En cas de réticence de l’employeur à rembourser les frais professionnels, Béatrice Pola conseille d’écrire à son employeur avec tous les justificatifs, plusieurs fois, et ne pas hésiter à aller en référer pour obtenir un remboursement si l’employeur refuse vraiment de s’y conformer. « La pandémie entraine un tournant dans la façon de travailler, il ne faut pas qu’il y ait par la même occasion un transfert de charge sur le salarié », martèle l’avocate.

Tickets restaurants, transports et café

Concernant titres de transports et tickets restaurants, le principe d’égalité entre les salariés, télétravailleurs ou pas, s’applique.
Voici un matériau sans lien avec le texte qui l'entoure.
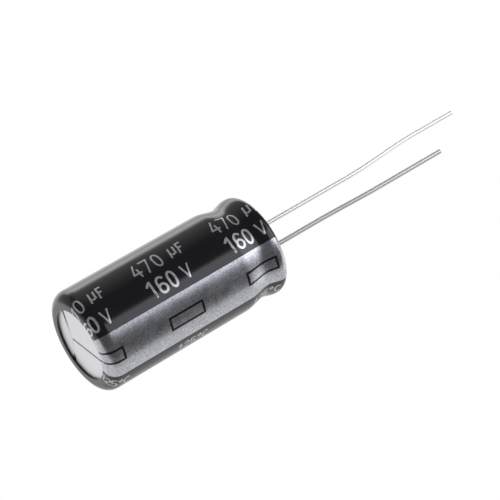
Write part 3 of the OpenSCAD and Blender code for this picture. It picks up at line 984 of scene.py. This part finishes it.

Si vous avez des tickets restaurants quand vous êtes au bureau, il en va de même en télétravail. « Mais certaines juridictions reconnaissent un traitement différent s’il y a des raisons objectives », nuance Béatrice Pola. Un employeur peut donc décider d’instaurer un critère de distance entre le domicile et le travail pour avoir droit aux tickets restaurants, éliminant de fait les télétravailleurs. Quant à l’abonnement de transports en commun, il suffit au salarié d’avoir travaillé un jour au bureau pour que l’employeur doive lui en rembourser la moitié. Et selon ce même principe d’égalité entre salariés, si l’entreprise paye le café au bureau, « il est tout à fait concevable que l’employeur rembourse le café à la maison », estime Me Pola.

Mais l’avocate va encore plus loin, considérant que l’employeur doit verser des indemnités d’occupation du domicile pour le télétravail. « Dans un appartement de petite taille, dédier un espace au travail est une contrainte forte, l’emprise sur le domicile est réelle. Si le télétravail s’impose de manière durable, il devrait donner lieu à des indemnités, considère Béatrice Pola. La jurisprudence est constante là-dessus, mais rien n’est organisé par la loi ou un accord interprofessionnel. » Malgré les réticences du patronat, l’avocate espère donc que les négociations pour un futur accord national de télétravail, qui doivent s’ouvrir entre partenaires sociaux le 3 novembre, permettront d’instaurer une règle claire pour tous.